* **Available records**
^^^^^^^^
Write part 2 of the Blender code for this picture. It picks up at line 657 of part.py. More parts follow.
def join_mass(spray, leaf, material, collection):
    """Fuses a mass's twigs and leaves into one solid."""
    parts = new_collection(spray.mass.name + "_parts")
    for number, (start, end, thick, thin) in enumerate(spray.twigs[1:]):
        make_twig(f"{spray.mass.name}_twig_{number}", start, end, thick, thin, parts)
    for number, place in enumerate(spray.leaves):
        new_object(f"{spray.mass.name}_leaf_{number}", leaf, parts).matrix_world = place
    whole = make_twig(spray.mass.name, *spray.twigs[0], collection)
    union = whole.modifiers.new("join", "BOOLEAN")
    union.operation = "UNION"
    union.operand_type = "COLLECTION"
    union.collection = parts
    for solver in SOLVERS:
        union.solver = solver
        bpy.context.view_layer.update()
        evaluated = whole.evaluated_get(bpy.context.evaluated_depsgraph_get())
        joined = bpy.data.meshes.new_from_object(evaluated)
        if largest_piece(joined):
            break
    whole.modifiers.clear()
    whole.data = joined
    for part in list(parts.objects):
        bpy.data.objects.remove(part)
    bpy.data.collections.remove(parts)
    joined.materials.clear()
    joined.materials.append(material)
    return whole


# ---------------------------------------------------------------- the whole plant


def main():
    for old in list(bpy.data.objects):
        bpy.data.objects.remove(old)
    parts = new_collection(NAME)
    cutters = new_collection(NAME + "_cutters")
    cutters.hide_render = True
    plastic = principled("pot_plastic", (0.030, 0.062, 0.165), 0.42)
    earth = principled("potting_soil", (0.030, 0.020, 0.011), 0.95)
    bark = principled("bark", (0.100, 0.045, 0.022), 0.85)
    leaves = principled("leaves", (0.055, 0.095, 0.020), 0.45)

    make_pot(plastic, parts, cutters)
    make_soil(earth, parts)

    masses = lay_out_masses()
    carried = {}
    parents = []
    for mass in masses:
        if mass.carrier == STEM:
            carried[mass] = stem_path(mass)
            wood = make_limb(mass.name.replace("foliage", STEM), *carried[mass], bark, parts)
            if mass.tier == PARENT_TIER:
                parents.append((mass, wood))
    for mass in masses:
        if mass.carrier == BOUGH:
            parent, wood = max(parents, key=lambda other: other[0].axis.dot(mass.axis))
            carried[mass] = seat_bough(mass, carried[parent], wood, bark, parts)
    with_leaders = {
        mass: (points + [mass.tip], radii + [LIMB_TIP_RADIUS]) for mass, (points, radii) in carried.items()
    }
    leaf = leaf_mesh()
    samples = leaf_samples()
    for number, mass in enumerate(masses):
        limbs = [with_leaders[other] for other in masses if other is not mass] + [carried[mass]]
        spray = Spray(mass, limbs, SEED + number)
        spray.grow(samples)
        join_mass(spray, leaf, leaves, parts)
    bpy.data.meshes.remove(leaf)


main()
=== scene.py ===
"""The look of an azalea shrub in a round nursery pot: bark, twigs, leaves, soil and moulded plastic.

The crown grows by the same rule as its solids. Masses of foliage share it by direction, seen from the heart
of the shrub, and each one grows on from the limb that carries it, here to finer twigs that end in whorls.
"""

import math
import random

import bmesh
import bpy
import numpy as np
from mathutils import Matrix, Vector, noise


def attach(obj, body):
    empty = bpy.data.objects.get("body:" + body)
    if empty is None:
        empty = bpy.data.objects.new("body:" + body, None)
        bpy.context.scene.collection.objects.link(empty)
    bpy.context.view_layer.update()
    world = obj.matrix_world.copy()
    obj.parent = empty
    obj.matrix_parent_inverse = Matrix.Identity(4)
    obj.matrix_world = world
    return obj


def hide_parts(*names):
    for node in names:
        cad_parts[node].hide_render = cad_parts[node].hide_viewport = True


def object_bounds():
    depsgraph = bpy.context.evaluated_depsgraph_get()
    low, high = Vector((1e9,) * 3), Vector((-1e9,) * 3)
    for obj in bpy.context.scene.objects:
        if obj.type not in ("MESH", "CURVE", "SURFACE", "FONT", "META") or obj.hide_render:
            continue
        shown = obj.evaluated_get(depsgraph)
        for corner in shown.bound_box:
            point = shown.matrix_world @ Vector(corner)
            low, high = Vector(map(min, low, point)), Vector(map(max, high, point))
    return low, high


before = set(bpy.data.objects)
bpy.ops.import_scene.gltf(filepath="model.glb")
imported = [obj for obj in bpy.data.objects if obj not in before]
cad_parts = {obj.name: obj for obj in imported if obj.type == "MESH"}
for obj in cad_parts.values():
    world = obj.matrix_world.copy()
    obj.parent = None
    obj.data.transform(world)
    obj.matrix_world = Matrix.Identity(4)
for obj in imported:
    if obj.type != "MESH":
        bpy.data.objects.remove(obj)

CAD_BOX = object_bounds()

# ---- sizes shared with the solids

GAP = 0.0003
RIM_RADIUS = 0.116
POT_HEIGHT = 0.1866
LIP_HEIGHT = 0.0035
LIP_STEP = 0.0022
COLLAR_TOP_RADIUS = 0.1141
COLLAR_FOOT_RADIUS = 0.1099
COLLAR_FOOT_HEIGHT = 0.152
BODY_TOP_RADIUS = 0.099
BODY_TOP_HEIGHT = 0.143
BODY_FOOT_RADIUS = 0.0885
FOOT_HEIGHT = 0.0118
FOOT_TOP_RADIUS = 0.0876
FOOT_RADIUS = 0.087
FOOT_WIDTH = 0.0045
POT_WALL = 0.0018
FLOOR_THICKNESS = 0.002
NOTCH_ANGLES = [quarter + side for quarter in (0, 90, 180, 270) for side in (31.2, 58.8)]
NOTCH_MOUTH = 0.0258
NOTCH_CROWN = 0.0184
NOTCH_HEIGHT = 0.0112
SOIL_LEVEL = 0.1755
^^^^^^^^
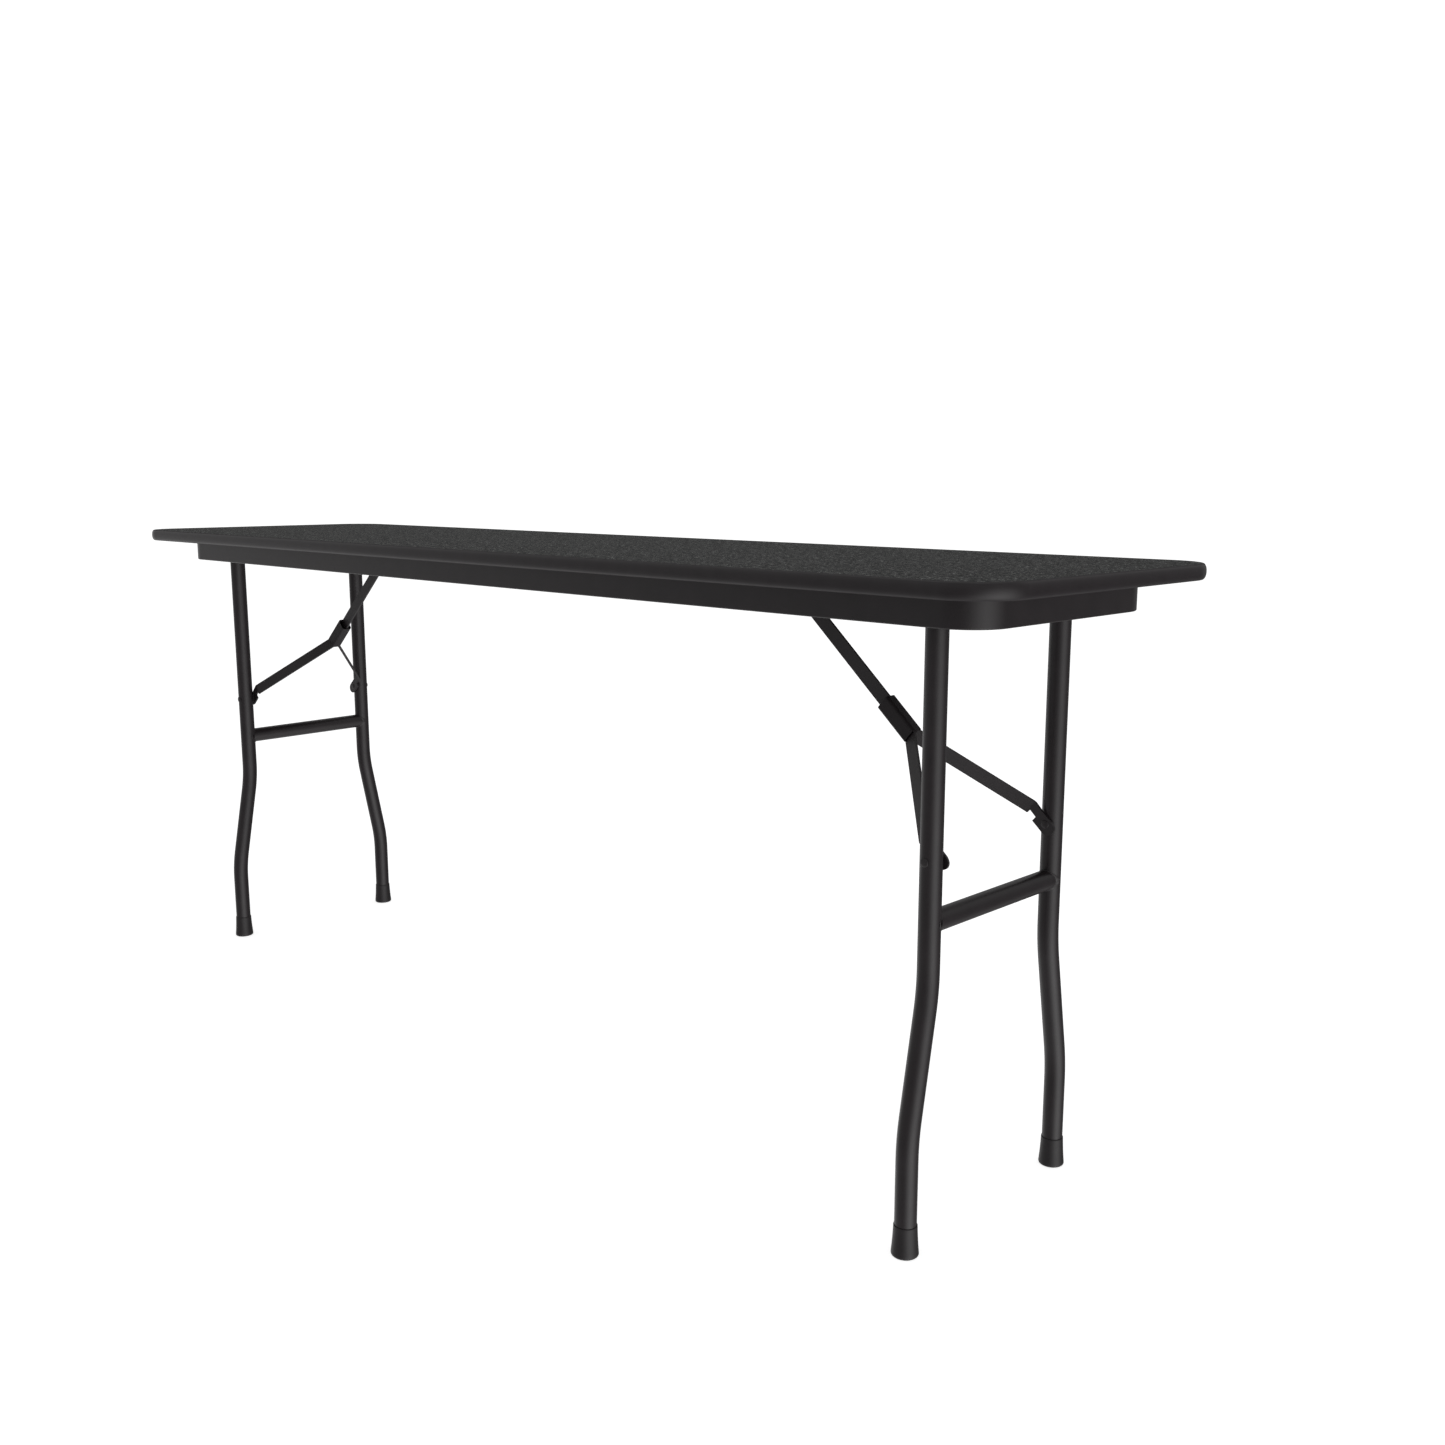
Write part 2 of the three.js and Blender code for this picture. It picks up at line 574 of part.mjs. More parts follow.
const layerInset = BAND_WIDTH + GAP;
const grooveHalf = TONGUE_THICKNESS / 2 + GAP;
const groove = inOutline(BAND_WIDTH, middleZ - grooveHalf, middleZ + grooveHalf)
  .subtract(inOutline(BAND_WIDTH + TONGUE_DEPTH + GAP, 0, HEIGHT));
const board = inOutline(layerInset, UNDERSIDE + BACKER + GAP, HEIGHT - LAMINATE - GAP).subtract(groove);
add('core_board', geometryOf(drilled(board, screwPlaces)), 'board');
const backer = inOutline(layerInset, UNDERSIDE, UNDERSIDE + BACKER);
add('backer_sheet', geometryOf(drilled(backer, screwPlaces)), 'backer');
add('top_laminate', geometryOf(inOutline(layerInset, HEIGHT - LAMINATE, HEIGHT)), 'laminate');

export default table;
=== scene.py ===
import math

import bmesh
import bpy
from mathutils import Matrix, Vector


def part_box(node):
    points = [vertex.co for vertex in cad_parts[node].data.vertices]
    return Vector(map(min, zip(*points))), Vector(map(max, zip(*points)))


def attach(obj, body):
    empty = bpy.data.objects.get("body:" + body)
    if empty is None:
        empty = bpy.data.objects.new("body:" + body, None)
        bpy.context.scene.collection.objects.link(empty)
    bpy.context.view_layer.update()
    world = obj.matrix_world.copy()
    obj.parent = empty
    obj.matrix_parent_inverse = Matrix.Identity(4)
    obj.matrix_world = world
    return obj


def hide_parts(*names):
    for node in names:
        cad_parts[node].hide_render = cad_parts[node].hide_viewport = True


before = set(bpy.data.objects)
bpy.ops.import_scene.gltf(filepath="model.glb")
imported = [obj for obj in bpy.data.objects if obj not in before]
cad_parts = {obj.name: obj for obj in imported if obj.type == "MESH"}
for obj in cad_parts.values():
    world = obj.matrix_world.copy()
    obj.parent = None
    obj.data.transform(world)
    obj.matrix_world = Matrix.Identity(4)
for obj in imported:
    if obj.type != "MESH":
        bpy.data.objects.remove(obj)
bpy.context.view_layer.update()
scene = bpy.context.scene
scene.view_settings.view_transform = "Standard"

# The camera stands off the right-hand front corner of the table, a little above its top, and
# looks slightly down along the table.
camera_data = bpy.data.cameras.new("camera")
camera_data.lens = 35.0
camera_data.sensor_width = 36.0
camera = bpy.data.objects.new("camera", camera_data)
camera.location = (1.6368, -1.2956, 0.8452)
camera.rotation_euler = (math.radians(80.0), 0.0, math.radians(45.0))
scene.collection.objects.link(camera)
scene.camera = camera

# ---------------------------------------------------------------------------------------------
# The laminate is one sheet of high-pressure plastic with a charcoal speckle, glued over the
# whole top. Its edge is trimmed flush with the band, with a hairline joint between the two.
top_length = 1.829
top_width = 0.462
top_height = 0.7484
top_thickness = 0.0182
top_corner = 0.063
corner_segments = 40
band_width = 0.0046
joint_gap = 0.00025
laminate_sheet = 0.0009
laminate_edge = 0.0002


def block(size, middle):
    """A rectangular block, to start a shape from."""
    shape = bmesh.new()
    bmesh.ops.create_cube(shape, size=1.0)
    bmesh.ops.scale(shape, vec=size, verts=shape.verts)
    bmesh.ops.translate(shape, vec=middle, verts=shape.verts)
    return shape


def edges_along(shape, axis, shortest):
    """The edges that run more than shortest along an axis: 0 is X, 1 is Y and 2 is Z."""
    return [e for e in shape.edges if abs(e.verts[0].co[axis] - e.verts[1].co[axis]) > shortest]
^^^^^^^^
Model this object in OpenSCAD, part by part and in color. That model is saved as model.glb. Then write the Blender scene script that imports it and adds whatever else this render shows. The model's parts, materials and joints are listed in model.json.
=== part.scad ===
^^^^^^^^
* **Goal**
Select and copy each line from the data that includes the word "follow".

* **The output**
Write part 2 of the Blender code for this picture. It picks up at line 657 of part.py. More parts follow.
Write part 2 of the three.js and Blender code for this picture. It picks up at line 574 of part.mjs. More parts follow.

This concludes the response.